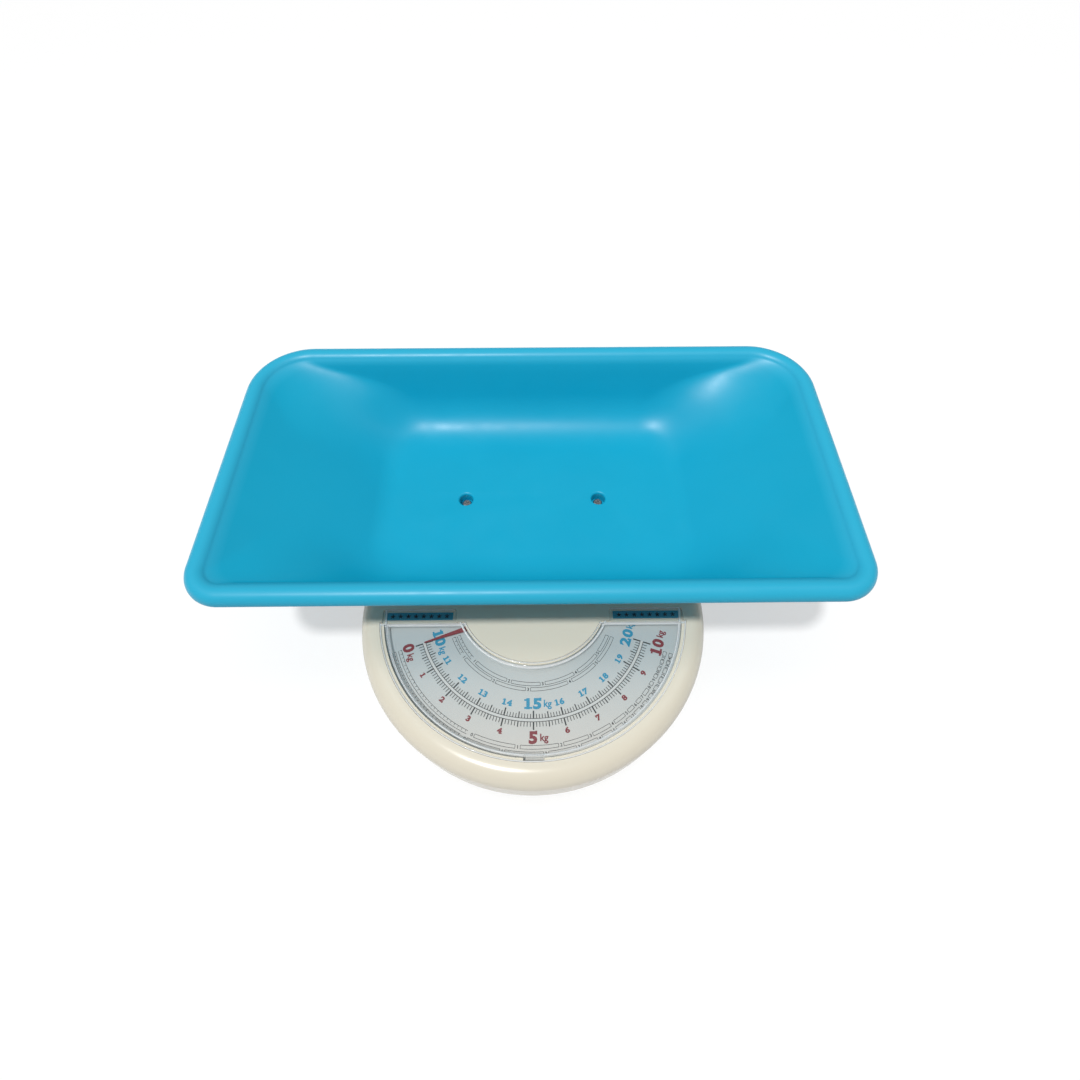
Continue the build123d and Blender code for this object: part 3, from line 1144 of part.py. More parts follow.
····················
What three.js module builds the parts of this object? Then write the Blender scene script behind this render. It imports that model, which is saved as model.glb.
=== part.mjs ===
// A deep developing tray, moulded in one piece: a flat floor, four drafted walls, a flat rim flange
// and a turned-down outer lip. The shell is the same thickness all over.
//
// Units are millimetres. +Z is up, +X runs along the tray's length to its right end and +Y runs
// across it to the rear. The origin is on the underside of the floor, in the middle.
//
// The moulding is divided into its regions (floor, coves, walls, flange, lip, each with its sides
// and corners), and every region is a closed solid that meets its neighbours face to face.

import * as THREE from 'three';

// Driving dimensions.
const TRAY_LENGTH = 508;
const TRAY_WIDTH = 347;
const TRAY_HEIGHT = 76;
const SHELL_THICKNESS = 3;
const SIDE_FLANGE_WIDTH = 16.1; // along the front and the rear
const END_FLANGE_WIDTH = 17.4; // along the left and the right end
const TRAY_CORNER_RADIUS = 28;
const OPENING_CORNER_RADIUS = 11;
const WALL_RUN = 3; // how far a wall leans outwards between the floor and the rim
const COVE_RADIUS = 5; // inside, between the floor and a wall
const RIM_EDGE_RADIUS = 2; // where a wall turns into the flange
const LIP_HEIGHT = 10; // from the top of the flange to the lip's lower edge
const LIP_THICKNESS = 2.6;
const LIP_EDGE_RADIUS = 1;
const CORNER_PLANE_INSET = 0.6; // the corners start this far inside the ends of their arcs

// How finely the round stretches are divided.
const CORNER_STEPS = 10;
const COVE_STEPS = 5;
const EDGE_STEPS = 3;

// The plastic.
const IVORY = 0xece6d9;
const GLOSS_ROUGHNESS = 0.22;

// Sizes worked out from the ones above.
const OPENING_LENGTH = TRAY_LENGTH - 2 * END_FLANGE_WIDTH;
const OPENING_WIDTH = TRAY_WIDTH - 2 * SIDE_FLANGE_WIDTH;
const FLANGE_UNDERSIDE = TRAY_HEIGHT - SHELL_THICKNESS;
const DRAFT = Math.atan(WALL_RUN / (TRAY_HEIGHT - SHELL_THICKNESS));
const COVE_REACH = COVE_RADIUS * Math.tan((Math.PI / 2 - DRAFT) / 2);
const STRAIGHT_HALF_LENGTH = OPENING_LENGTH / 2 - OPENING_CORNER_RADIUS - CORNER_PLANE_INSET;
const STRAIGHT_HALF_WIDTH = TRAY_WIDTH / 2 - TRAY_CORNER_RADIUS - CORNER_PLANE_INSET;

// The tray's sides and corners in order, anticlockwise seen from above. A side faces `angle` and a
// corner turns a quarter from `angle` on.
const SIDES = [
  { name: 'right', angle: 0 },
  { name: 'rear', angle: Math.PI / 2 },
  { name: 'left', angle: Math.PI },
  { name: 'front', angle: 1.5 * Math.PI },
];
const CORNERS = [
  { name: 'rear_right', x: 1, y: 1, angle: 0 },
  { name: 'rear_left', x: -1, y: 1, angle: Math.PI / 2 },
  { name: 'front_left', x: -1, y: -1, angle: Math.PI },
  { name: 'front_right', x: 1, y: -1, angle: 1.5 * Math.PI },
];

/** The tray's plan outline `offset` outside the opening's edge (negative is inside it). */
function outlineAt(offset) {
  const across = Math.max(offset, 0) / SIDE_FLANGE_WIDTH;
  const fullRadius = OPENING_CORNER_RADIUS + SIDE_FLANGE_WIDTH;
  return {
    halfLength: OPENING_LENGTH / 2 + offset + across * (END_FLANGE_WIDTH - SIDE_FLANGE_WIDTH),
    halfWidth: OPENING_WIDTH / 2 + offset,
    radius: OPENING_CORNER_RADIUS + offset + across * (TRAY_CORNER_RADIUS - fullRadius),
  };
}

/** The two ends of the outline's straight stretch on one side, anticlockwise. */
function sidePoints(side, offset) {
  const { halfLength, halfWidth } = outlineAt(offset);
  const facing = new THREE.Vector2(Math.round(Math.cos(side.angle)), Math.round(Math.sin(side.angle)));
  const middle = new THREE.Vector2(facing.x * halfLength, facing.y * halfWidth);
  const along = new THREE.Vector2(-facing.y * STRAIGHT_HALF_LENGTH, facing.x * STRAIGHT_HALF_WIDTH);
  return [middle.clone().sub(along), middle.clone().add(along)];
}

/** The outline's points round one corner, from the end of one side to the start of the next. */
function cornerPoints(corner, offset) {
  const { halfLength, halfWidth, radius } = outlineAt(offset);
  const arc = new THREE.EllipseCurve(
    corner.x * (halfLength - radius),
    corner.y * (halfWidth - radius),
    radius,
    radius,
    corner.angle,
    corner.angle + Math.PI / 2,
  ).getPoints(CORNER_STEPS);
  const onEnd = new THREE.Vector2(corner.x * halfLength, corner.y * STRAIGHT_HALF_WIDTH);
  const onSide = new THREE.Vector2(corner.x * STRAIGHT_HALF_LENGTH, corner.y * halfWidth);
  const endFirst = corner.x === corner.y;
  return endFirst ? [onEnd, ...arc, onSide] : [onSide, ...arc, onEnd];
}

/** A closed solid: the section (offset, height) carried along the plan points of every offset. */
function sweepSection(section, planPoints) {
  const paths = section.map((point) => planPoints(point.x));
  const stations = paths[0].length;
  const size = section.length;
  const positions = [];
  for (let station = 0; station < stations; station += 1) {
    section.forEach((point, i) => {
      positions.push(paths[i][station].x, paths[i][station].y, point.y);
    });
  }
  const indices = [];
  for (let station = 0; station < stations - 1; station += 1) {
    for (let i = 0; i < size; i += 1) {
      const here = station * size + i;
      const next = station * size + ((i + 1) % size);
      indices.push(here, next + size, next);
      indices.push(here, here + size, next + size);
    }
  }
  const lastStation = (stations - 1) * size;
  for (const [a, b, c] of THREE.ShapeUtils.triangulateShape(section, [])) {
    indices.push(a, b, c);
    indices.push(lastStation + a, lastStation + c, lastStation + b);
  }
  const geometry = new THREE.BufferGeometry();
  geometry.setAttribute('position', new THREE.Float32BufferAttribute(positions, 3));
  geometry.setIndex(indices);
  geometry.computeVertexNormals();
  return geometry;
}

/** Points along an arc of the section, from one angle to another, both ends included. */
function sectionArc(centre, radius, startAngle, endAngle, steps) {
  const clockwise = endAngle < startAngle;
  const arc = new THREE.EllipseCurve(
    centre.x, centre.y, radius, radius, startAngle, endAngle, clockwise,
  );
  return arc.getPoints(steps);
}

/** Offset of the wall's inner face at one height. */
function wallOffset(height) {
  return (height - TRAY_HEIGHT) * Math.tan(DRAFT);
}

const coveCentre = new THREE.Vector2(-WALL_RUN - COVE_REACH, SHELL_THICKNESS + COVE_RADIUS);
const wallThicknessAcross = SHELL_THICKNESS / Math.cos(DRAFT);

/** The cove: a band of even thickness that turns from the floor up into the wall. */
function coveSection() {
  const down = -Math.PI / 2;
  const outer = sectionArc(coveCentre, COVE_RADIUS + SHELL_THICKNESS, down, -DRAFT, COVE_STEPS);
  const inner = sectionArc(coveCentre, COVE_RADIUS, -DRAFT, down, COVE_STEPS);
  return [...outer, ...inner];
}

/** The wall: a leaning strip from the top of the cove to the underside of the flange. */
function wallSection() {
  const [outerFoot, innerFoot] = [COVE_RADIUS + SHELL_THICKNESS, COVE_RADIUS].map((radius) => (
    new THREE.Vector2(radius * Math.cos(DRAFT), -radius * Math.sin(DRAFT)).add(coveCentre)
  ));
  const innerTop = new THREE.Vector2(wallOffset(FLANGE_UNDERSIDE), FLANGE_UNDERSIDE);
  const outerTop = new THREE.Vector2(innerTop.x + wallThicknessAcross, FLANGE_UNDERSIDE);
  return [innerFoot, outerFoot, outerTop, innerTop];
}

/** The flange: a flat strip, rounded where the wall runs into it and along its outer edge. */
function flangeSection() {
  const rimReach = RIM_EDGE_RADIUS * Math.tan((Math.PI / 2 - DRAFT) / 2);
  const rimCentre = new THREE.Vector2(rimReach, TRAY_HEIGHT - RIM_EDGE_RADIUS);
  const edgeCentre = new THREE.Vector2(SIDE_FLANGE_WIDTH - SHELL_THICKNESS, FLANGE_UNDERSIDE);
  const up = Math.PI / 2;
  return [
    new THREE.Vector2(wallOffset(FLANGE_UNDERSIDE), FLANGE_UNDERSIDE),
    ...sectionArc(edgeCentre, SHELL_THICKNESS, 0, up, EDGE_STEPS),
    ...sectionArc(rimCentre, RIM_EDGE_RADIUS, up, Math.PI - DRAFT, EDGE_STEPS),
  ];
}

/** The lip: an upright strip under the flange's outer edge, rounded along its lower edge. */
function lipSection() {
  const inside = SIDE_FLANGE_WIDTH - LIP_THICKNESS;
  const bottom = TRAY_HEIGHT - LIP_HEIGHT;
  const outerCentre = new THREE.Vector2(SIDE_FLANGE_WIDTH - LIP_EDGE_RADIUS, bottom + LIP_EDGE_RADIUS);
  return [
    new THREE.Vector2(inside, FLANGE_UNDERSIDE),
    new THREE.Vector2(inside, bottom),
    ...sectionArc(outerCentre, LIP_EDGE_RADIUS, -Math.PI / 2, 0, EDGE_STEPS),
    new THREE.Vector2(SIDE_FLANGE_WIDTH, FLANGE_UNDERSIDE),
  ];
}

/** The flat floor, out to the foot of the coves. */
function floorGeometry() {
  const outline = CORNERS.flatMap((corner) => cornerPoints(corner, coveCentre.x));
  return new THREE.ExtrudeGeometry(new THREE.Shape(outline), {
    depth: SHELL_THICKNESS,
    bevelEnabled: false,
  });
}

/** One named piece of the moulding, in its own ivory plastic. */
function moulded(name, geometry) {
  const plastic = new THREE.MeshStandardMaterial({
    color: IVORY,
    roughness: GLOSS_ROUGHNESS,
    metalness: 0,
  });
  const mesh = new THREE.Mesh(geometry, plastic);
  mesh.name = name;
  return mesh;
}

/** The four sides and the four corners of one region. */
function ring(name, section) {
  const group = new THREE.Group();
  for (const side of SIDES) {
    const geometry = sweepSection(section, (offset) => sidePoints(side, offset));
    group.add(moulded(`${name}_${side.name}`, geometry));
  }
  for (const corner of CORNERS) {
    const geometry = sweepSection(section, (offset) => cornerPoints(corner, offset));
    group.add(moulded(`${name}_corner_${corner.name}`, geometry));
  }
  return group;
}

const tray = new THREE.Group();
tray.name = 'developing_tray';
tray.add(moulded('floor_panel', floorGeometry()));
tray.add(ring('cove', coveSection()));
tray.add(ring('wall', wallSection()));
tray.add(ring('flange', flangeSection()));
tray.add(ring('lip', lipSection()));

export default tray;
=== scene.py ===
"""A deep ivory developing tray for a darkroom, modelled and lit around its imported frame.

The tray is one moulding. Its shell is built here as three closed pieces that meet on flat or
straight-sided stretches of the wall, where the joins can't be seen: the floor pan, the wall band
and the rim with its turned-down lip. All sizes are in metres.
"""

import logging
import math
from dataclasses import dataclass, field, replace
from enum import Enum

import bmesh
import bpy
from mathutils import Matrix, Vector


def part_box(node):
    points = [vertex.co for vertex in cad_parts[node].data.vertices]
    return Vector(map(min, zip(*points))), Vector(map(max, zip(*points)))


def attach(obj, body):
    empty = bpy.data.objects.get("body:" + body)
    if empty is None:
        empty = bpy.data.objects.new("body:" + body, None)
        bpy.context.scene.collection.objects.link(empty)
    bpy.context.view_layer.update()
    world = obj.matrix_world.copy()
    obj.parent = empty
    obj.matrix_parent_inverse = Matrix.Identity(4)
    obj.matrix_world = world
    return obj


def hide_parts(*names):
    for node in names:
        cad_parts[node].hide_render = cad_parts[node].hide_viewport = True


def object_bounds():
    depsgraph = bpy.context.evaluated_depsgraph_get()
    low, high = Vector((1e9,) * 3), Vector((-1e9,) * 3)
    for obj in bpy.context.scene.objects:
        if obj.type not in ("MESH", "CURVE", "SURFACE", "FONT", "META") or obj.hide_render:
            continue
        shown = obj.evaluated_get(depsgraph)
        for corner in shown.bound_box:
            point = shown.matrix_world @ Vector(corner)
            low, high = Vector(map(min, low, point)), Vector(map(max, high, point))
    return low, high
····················
PROBLEM TO SOLVE -> Find every line that holds "objects" and copy it.

SOLUTION FOR THIS EXERCISE ->
    empty = bpy.data.objects.get("body:" + body)
        empty = bpy.data.objects.new("body:" + body, None)
        bpy.context.scene.collection.objects.link(empty)
    for obj in bpy.context.scene.objects:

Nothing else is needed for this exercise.